Set exercise: Can you quote, word for word, every line from the first line of the records below through the line containing "from math import hypot", and nothing else?

Information shown:

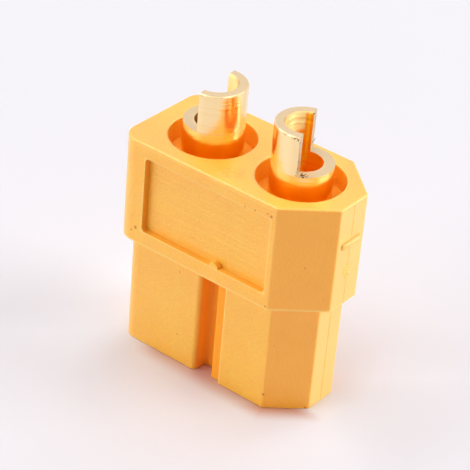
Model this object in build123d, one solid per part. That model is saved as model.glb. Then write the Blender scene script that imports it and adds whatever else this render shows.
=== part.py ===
from build123d import *

import os
from math import hypot

# Two-pole battery connector, socket half, standing on its mating face.
#
# A moulded body holds two turned contacts.  The wide grip block is on top, the narrower
# plug that enters the mating shroud is below it, and both have one end chamfered so that
# the pair only goes together one way.  Each contact is a socket at the bottom and a solder
# cup, half cut away, at the top.
#
# X runs along the width towards the chamfered end, Y through the thickness with the front
# at -Y, and Z up from the plug's tip.  All sizes are in millimetres.

# Turned contact, worked outwards from the bore that takes a 3.5 mm pin
socket_radius = 1.75
barrel_wall = 0.5
collar_step = 0.2
neck_step = 0.4
cup_wall = 0.73

# Walls of the moulded body round the two contacts
well_gap = 0.9
wall_between_wells = 1.3
wall_plain_end = 1.5
wall_keyed_end = 1.3
wall_broad_faces = 1.1

# Heights of the moulded body
plug_length = 8.3
grip_height = 7.7
well_depth = 1.5

# Heights along the contact, from the solder cup down to the socket's mouth
cup_rise = 4.0
ledge_rise = 1.2
cup_depth_below_ledge = 4.0
collar_drop = 2.5
collar_height = 2.0
socket_depth = 9.0
socket_recess = 0.6
socket_lead_in = 0.2

# Broken edges of the solder cup's rim
cup_rim_inside = 0.12
cup_rim_outside = 0.07

# The keyed outline: chamfers at +X, rounded corners at -X
chamfer_along_width = 3.0
chamfer_through_thickness = 2.65
grip_corner_radius = 1.3
plug_corner_radius = 1.0
keyed_edge_softness = 0.3

# How far the plug steps in from the grip block
step_front = 0.7
step_plain_end = 0.5
step_keyed_end = 0.8
step_chamfer = 0.62

# Soft moulded edges
grip_top_edge_radius = 0.12
grip_bottom_edge_radius = 0.05
tip_edge_radius = 0.08
well_rim_radius = 0.05

# Room for pressing the contacts in
neck_clearance = 0.05
passage_lead_in = 0.3

# Cut faces of the two solder cups: turn about Z, and how much is left past the axis
plain_cup_turn = 5.0
plain_cup_extra = 0.0
keyed_cup_turn = 22.0
keyed_cup_extra = 0.12

# Sunk panel on each broad face of the grip
panel_depth = 0.45
panel_corner_radius = 0.3
panel_margin_plain_end = 2.2
panel_margin_chamfer = 0.45
panel_margin_top = 1.0
panel_margin_bottom = 1.1

# Small moulding nub on the lower lip of the front panel
nub_radius = 0.35
nub_height = 0.42
nub_shift = 0.35

# Groove down the middle of each broad face of the plug
groove_width = 2.0
groove_depth = 1.15
groove_floor_round = 0.35
groove_lip_round = 0.35
shelf_width = 0.75
shelf_depth = 0.25
shelf_round = 0.1
shelf_lip_round = 0.12

# Cutting tools run this far past the faces they cut, and points this near are the same
overrun = 1.0
same_place = 0.0001

# Radii that follow, from the bore outwards
barrel_radius = socket_radius + barrel_wall
collar_radius = barrel_radius + collar_step
cup_radius = collar_radius - neck_step
cup_bore_radius = cup_radius - cup_wall
well_radius = cup_radius + well_gap

# The body's outline follows from the wells: 15.9 wide and 8.1 thick, at 7.2 pitch
contact_pitch = 2 * well_radius + wall_between_wells
body_width = wall_plain_end + 2 * well_radius + contact_pitch + wall_keyed_end
grip_half = well_radius + wall_broad_faces
plug_half = grip_half - step_front
plain_end = -body_width / 2
keyed_end = body_width / 2
plain_contact_x = plain_end + wall_plain_end + well_radius
keyed_contact_x = plain_contact_x + contact_pitch

# Heights that follow, up from the plug's tip
body_top = plug_length + grip_height
well_floor = body_top - well_depth
collar_top = well_floor - collar_drop
collar_bottom = collar_top - collar_height
cup_top = body_top + cup_rise
ledge = body_top + ledge_rise
cup_floor = ledge - cup_depth_below_ledge
socket_end = socket_recess + socket_depth


def keyed_outline(left, right, half, run, rise, corner):
    """Plan outline, chamfered at its right end and rounded at its left."""
    outline = make_face(
        Polyline(
            (left, -half),
            (right - run, -half),
            (right, rise - half),
            (right, half - rise),
            (right - run, half),
            (left, half),
            close=True,
        )
    )
    left_corners = outline.vertices().sort_by(Axis.X)[:2]
    outline = fillet(left_corners, corner)
    return fillet(outline.vertices().sort_by(Axis.X)[-4:], keyed_edge_softness)


def panel_cut(side):
    """Sunk panel of one broad face; side is -1 for the front and 1 for the back."""
    left = plain_end + panel_margin_plain_end
    right = keyed_end - chamfer_along_width - panel_margin_chamfer
    low = plug_length + panel_margin_bottom
    high = body_top - panel_margin_top
    centre = Vector((left + right) / 2, side * grip_half, (low + high) / 2)
    face = Plane(origin=centre, x_dir=(1, 0, 0), z_dir=(0, -side, 0))
    return extrude(face * RectangleRounded(right - left, high - low, panel_corner_radius), panel_depth)


def panel_nub():
    """Nub that stands on the front panel's floor, against its lower lip."""
    floor = panel_depth - grip_half
    foot = Vector(nub_shift, floor, plug_length + panel_margin_bottom)
    base = Plane(origin=foot, x_dir=(1, 0, 0), z_dir=(0, -1, 0))
    return extrude(base * Circle(nub_radius), nub_height)


def grip_block():
    """Wide block with soft edges and a sunk panel on each broad face."""
    outline = keyed_outline(
        plain_end, keyed_end, grip_half, chamfer_along_width, chamfer_through_thickness, grip_corner_radius
    )
    block = extrude(Pos(0, 0, plug_length) * outline, grip_height)
    ends = block.faces().sort_by(Axis.Z)
    block = fillet(ends[-1].edges(), grip_top_edge_radius)
    block = fillet(block.faces().sort_by(Axis.Z)[0].edges(), grip_bottom_edge_radius)
    return block - panel_cut(-1) - panel_cut(1) + panel_nub()


def plug_outline():
    """Plug in plan: the grip's outline stepped in, with a groove in each broad face."""
    slope = chamfer_through_thickness / chamfer_along_width
    rise = chamfer_through_thickness - step_keyed_end * slope + step_chamfer * hypot(1, slope) - step_front
    outline = keyed_outline(
        plain_end + step_plain_end, keyed_end - step_keyed_end, plug_half, rise / slope, rise, plug_corner_radius
    )
    groove_left = -groove_width / 2
    groove_right = groove_width / 2
    slot_right = groove_right - shelf_width
    floor = plug_half - groove_depth
    front_slot = make_face(
        Polyline(
            (groove_left, -plug_half - overrun),
            (groove_left, -floor),
            (slot_right, -floor),
            (slot_right, shelf_depth - plug_half),
            (groove_right, shelf_depth - plug_half),
            (groove_right, -plug_half - overrun),
            close=True,
        )
    )
    back_slot = Pos(0, plug_half) * Rectangle(groove_width, 2 * groove_depth)
    grooved = outline - front_slot - back_slot

    def corners(x, y):
        return [v for v in grooved.vertices() if abs(v.X - x) < same_place and abs(v.Y - y) < same_place]

    grooved = fillet(
        corners(groove_left, -floor)
        + corners(slot_right, -floor)
        + corners(groove_left, floor)
        + corners(groove_right, floor),
        groove_floor_round,
    )
    grooved = fillet(
        corners(groove_left, -plug_half) + corners(groove_left, plug_half) + corners(groove_right, plug_half),
        groove_lip_round,
    )
    grooved = fillet(corners(slot_right, shelf_depth - plug_half), shelf_round)
    return fillet(corners(groove_right, -plug_half), shelf_lip_round)


def contact_passage(x):
    """Everything cut through the body for one contact: well, neck hole and barrel bore."""
    well = Pos(x, 0, well_floor) * Cylinder(
        well_radius, well_depth, align=(Align.CENTER, Align.CENTER, Align.MIN)
    )
    neck = Pos(x, 0, collar_top) * Cylinder(
        cup_radius + neck_clearance, collar_drop, align=(Align.CENTER, Align.CENTER, Align.MIN)
    )
    bore = Pos(x, 0, 0) * Cylinder(collar_radius, collar_top, align=(Align.CENTER, Align.CENTER, Align.MIN))
    mouth = Pos(x, 0, 0) * Cone(
        collar_radius + passage_lead_in,
        collar_radius,
        passage_lead_in,
        align=(Align.CENTER, Align.CENTER, Align.MIN),
    )
    return well + neck + bore + mouth


def housing():
    """The moulded body in one piece."""
    plug = extrude(plug_outline(), plug_length)
    tip_edges = plug.faces().sort_by(Axis.Z)[0].outer_wire().edges()
    plug = fillet(tip_edges, tip_edge_radius)
    body = grip_block() + plug
    body = body - contact_passage(plain_contact_x) - contact_passage(keyed_contact_x)
    rims = body.edges().filter_by(GeomType.CIRCLE).filter_by(
        lambda e: abs(e.radius - well_radius) < same_place and abs(e.center().Z - body_top) < same_place
    )
    return fillet(rims, well_rim_radius)


def contact(x, turn, extra, kept_side):
    """One turned contact; kept_side is the side of its axis where the cup's tall half stands."""
    half_profile = make_face(
        Polyline(
            (0, cup_floor),
            (cup_bore_radius, cup_floor),
            (cup_bore_radius, cup_top - cup_rim_inside),
            (cup_bore_radius + cup_rim_inside, cup_top),
            (cup_radius - cup_rim_outside, cup_top),
            (cup_radius, cup_top - cup_rim_outside),
            (cup_radius, collar_top),
            (collar_radius, collar_top),
            (collar_radius, collar_bottom),
            (barrel_radius, collar_bottom),
            (barrel_radius, socket_recess),
            (socket_radius + socket_lead_in, socket_recess),
            (socket_radius, socket_recess + socket_lead_in),
            (socket_radius, socket_end),
            (0, socket_end),
            close=True,
        )
    )
    turned = revolve(Plane.XZ * half_profile, Axis.Z)
    across = 2 * (cup_radius + overrun)
    cut = Box(across, across, cup_top - ledge, align=(Align.MAX, Align.CENTER, Align.MIN))
    cut = Pos(-extra, 0, ledge) * cut
    if kept_side < 0:
        cut = Rot(0, 0, 180) * cut
    return Pos(x, 0, 0) * (turned - Rot(0, 0, turn) * cut)


parts = {
    "housing": housing(),
    "positive_contact": contact(plain_contact_x, plain_cup_turn, plain_cup_extra, 1),
    "negative_contact": contact(keyed_contact_x, keyed_cup_turn, keyed_cup_extra, -1),
}

os.makedirs("parts", exist_ok=True)
for name, piece in parts.items():
    export_step(piece, f"parts/{name}.step")
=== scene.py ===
import math

import bpy
import numpy as np
from mathutils import Matrix, Vector


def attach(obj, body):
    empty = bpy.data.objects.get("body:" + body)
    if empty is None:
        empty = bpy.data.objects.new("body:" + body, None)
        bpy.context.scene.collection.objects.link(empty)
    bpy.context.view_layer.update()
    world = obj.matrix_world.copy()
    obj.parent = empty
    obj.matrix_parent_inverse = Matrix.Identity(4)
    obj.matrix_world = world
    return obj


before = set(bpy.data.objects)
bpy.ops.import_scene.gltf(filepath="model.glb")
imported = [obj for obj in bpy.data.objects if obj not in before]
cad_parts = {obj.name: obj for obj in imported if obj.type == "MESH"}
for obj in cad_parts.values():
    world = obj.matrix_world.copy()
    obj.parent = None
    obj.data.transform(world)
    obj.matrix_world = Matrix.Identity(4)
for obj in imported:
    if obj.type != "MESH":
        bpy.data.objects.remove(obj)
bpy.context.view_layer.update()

MM = 0.001

# The view: a long lens looks down on the front and on the chamfered end, and the
# camera leans a little, so that the connector stands tilted in the picture.
camera_place = Vector((65.314, -91.921, 82.910)) * MM
camera_turn = math.radians(35.824)
camera_dip = math.radians(32.959)
camera_lean = math.radians(5.163)
picture_side = 470
focal_pixels = 2042.1
sensor_width = 36.0


def camera_matrix(place, turn, dip, lean):
    """Camera in front, turned towards +X, looking down by dip, and leaning about its own axis."""
    level = math.cos(dip)
    ahead = Vector((-math.sin(turn) * level, math.cos(turn) * level, -math.sin(dip)))
    right = ahead.cross(Vector((0, 0, 1))).normalized()
    up = right.cross(ahead)
    leaned_right = math.cos(lean) * right + math.sin(lean) * up
    leaned_up = math.cos(lean) * up - math.sin(lean) * right
    turned = Matrix((leaned_right, leaned_up, -ahead)).transposed()
    return Matrix.Translation(place) @ turned.to_4x4()


scene = bpy.context.scene
scene.view_settings.view_transform = "Standard"
camera_data = bpy.data.cameras.new("camera")
camera_data.sensor_width = sensor_width
camera_data.lens = focal_pixels / picture_side * sensor_width
camera_data.clip_start = 0.01
camera_data.clip_end = 10.0
camera = bpy.data.objects.new("camera", camera_data)
camera.matrix_world = camera_matrix(camera_place, camera_turn, camera_dip, camera_lean)
scene.collection.objects.link(camera)
scene.camera = camera

# Moulded body: one injection moulding in orange-yellow nylon.  Its skin has the fine grain
# of a spark-eroded mould, the sunk panels keep the lines of the cutter that made them, and a
# few specks are scorched.  Its colour also carries painted light: painted shade makes it
# deeper orange in the wells and grooves and on the chamfers, and painted highlights pale its
# ends and edges.
grip_half = 4.05
plug_half = 3.35
grip_end = 7.95
body_top = 16.0
plug_length = 8.3
middle_x = 0.1
half_pitch = 3.6
well_radius = 2.95
well_floor = 14.5
groove_half = 1.0
# the chamfers: their normal along X and Y, and how far their planes lie from the middle,
# on the grip and on the plug
chamfer_slope = (0.662, 0.7495)
chamfer_reach = 6.312
plug_chamfer_reach = 5.692
plug_ends = (-7.45, 7.15)
# the sunk panel: its middle and its half sizes along X and Z
panel_middle = (-0.625, 12.2)
panel_half = (5.125, 2.8)
panel_depth = 0.45
# the skin's two tones; then painted shade on the chamfers, a painted highlight on the ends, painted
# shade in the hollows and a painted highlight on the edges
nylon_warm = (1.000, 0.435, 0.015, 1)
nylon_pale = (1.000, 0.530, 0.032, 1)
nylon_chamfer_shade = (1.000, 0.388, 0.005, 1)
nylon_end_highlight = (1.000, 0.545, 0.110, 1)
nylon_hollow_shade = (1.000, 0.360, 0.004, 1)
nylon_edge_highlight = (1.000, 0.600, 0.120, 1)
# colour of the scorched specks, and of the painted shade along the front of the wells' rims
scorch_and_shade = (0.62, 0.18, 0.004, 1)
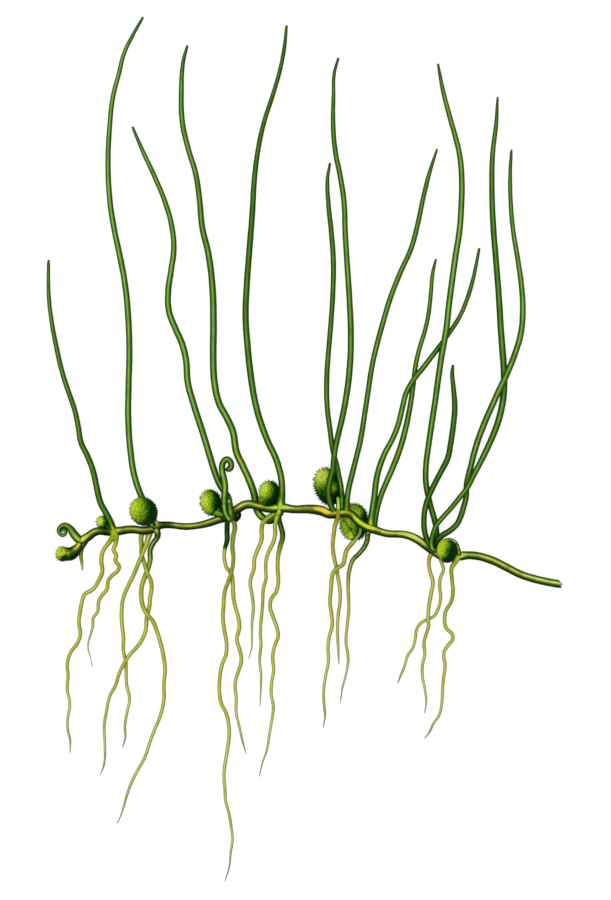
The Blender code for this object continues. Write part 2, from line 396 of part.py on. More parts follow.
add_tube("rhizome", RHIZOME, RHIZOME_RADIUS, RHIZOME_TAPER, RHIZOME_SPACING, THICK_TUBE, RHIZOME_COLOUR)
for name, (radius, route) in LEAVES.items():
    add_tube(name, route, radius, LEAF_TAPER, LEAF_SPACING, THIN_TUBE, LEAF_COLOUR)
add_tube("crozier_1", TIP_CROZIER, TIP_CROZIER_RADIUS, TIP_CROZIER_TAPER, CROZIER_SPACING, THIN_TUBE,
         YOUNG_LEAF_COLOUR)
add_tube("crozier_2", MIDDLE_CROZIER, MIDDLE_CROZIER_RADIUS, MIDDLE_CROZIER_TAPER, CROZIER_SPACING,
         THIN_TUBE, YOUNG_LEAF_COLOUR)
for name, measures in PILLS.items():
    add_pill(name, *measures, PILL_COLOUR)
for name, route in ROOTS.items():
    add_tube(name, route, ROOT_RADIUS, ROOT_TAPER, ROOT_SPACING, THIN_TUBE, ROOT_COLOUR)
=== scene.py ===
"""A pillwort dug up whole and laid flat: rhizome, thread leaves, coiled young leaves, pills and roots."""
import math

import bpy
import numpy as np
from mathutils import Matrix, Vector


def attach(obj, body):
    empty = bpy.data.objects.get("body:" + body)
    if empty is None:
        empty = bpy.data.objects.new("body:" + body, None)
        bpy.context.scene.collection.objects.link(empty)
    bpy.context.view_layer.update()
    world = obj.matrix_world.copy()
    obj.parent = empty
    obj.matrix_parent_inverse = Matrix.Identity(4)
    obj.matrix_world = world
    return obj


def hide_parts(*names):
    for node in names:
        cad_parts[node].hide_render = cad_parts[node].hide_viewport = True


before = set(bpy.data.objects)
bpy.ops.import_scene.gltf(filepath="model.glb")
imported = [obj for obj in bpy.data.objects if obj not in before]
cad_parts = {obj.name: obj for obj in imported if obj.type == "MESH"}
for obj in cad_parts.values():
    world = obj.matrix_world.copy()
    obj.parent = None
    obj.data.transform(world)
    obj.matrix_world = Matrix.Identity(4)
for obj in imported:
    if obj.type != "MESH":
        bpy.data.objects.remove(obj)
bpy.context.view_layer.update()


# The rhizome, a creeping stem about 1 mm thick. It is smooth, fleshy and olive-yellow, with a painted
# highlight where it faces a fixed light and painted shade darker below, and it grew on from its left
# tip. Its right end was torn off.
MM = 0.001
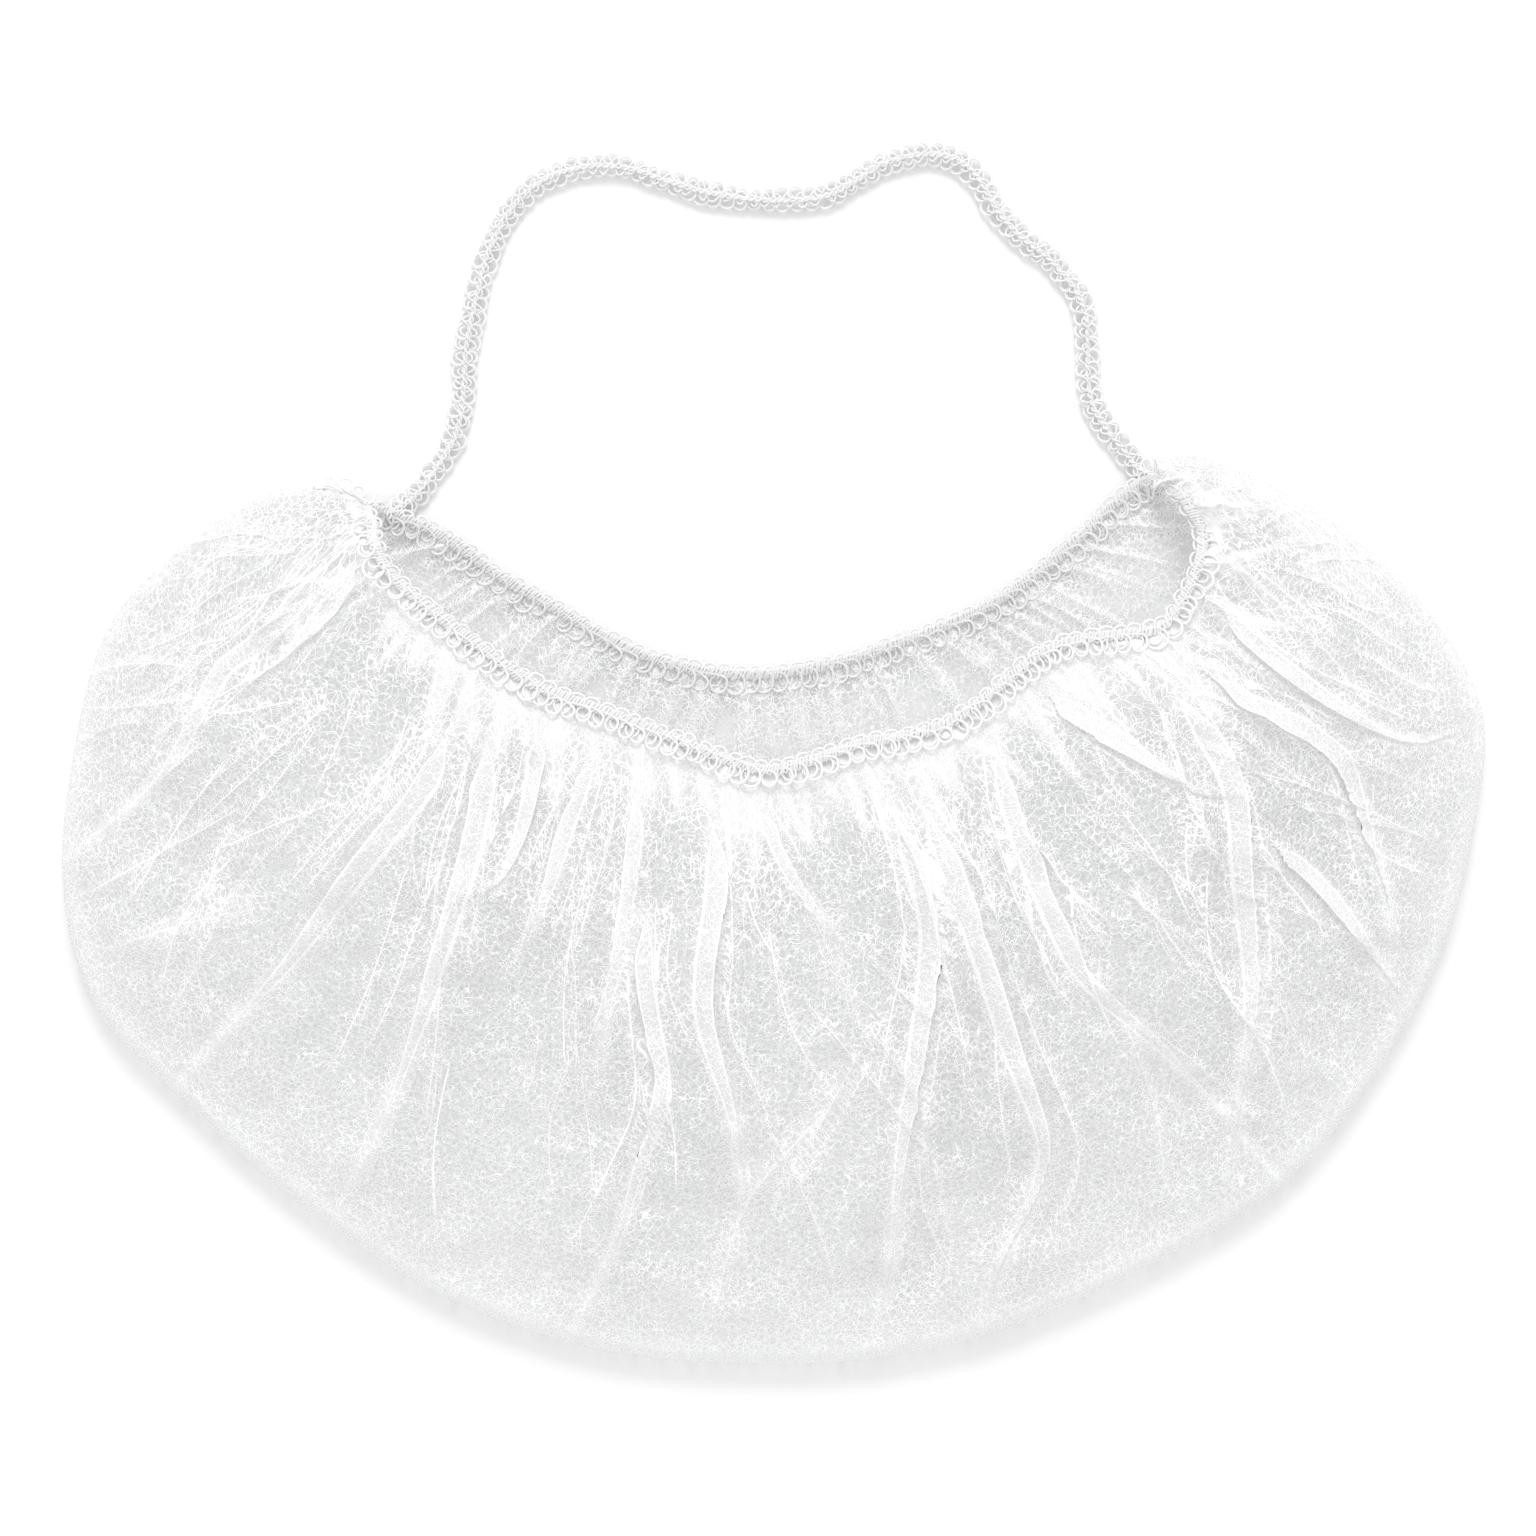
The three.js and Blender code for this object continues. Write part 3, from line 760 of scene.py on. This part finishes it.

Complete response:
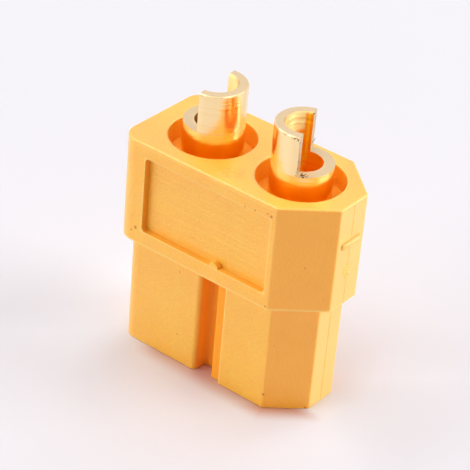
Model this object in build123d, one solid per part. That model is saved as model.glb. Then write the Blender scene script that imports it and adds whatever else this render shows.
=== part.py ===
from build123d import *

import os
from math import hypot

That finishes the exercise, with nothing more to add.